In a digital projector, for example, the light that constitutes your image bounces off of an array of incredibly tiny mirrors called a Digital Micromirror Device before hitting the lens that provides its ultimate focus. Those mirrors, shaped like little squares, are usually only five micrometers across. A micrometer, for the record, is one millionth of a meter.
Despite their diminutive stature, the mirrors inside the DMD don’t add up to the same number of pixels present in the intended image. A 4K projector puts out an image that should contain 8,294,400 pixels, but the average DMD only contains half that many mirrors. On the one hand, this is because it’s rather expensive to produce millions of flawless, microscopic mirrors.
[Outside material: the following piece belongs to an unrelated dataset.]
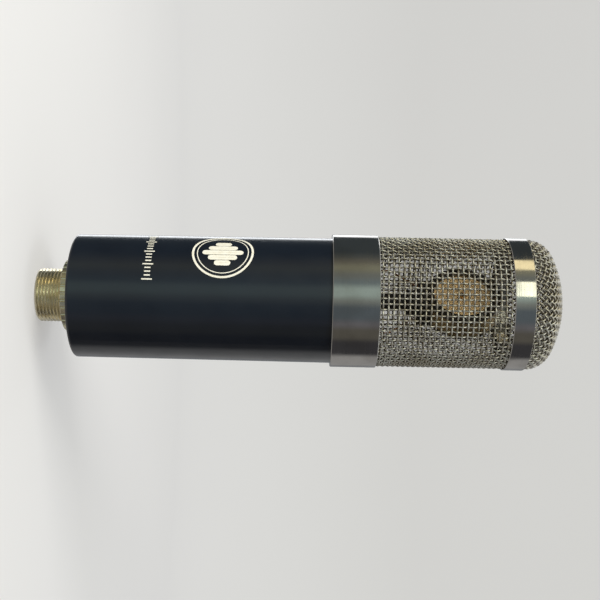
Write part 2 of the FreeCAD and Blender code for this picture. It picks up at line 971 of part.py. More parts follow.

On the other hand, it’s because the scientific minds that designed your projector knew that your eyes couldn’t tell the difference.
Thanks to phenomenon called wobulation, these projectors only need to supply you with about half of the necessary information in a given frame, as the projection itself moves on to the next frame before your mind could ever catch up. It’s also convenient for their manufacturing costs that the human brain’s frame rate is shamefully slow, even compared to the 24-frames-per-second speed of the cinema.
Home Sweet Home Theater
Fewer people than ever seem interested in going to the movies. Between the drive, the parking lot, the lines, and the prices, it often makes more sense to stay home. Positive blips in the numbers shouldn't fool you; the industry is in trouble. Every once in a while there will be a good year, bolstered by successive successes among the major studios' big tentpole franchises like Star Wars or Jurassic Park, but these are anomalies within a consistent downward trend. With those few major exceptions, no one can accurately predict what new properties will have any degree of success.
Fewer people than ever seem interested in going to the movies.
That uncertainty leads, unfortunately, to a steep rise in ticket and concession prices. For example, back in the early 1990s, it cost about $3.50 to get into the movies, and if you kept your ticket stub, many places would let you come back all day. Popcorn was $1.50 for a large, and a little box of candy cost no more than $1.25. Soda cost even less.
Nowadays, all that put together wouldn't even get you a popcorn, let alone get you in the door to see a film. So, more and more people are upgrading their home theater systems to provide them with the kind of moviegoing experience they used to look for down on Main Street.
Which isn't to say these projectors are only meant for movie lovers. Television broadcasts of sports and well-made shows look fantastic on them, especially when played on those units with an upscaling feature to make the most of your 1080p HD streams while we wait for the market and local internet speeds to catch up to 4K resolution. And gamers absolutely love a good projector for the available depth of detail in its blacks.
Some projectors will handle games better than others, however, and others are better suited for high-resolution cinema print transfers. Know what you want to use your projector for going into the purchase, and you'll get the most out it for years.
Projection Born In Darkness
To understand where modern projection began, one must reach back almost 2,500 years to the Chinese philosopher Mozi, who made the first known recorded reference to the camera obscura. This device, which lets light in through a very small hole, concentrates and redirects it onto a makeshift projection surface, could be as small as a shoebox or the size of an entire room.
Really, if you follow the path that light travels through a modern digital projector, not a whole lot has changed since those early days.
Take the idea of a periscope, or a child's toy spy glass that lets you see around corners, and you have an idea of how the camera obscura works. Those two examples rely on an eyepiece, where the original designs of the camera obscura let their mirrors reflect the image onto a flat plane like a wall of wood or stone.
Eventually, innovators experimented with the means for preserving the images cast on these surfaces, and gave birth to film photography. About 150 year later, digital image recording revolutionized the industry, leading to a new wave of technologies.
Really, if you follow the path that light travels through a modern digital projector, not a whole lot has changed since those early days. We're just using more concentrated, more powerful light sources, inverting the initial image so that it appears upright when projected, and we have an enormous amount of microscopic little mirrors instead of one single mirror that sends the image through precision lenses.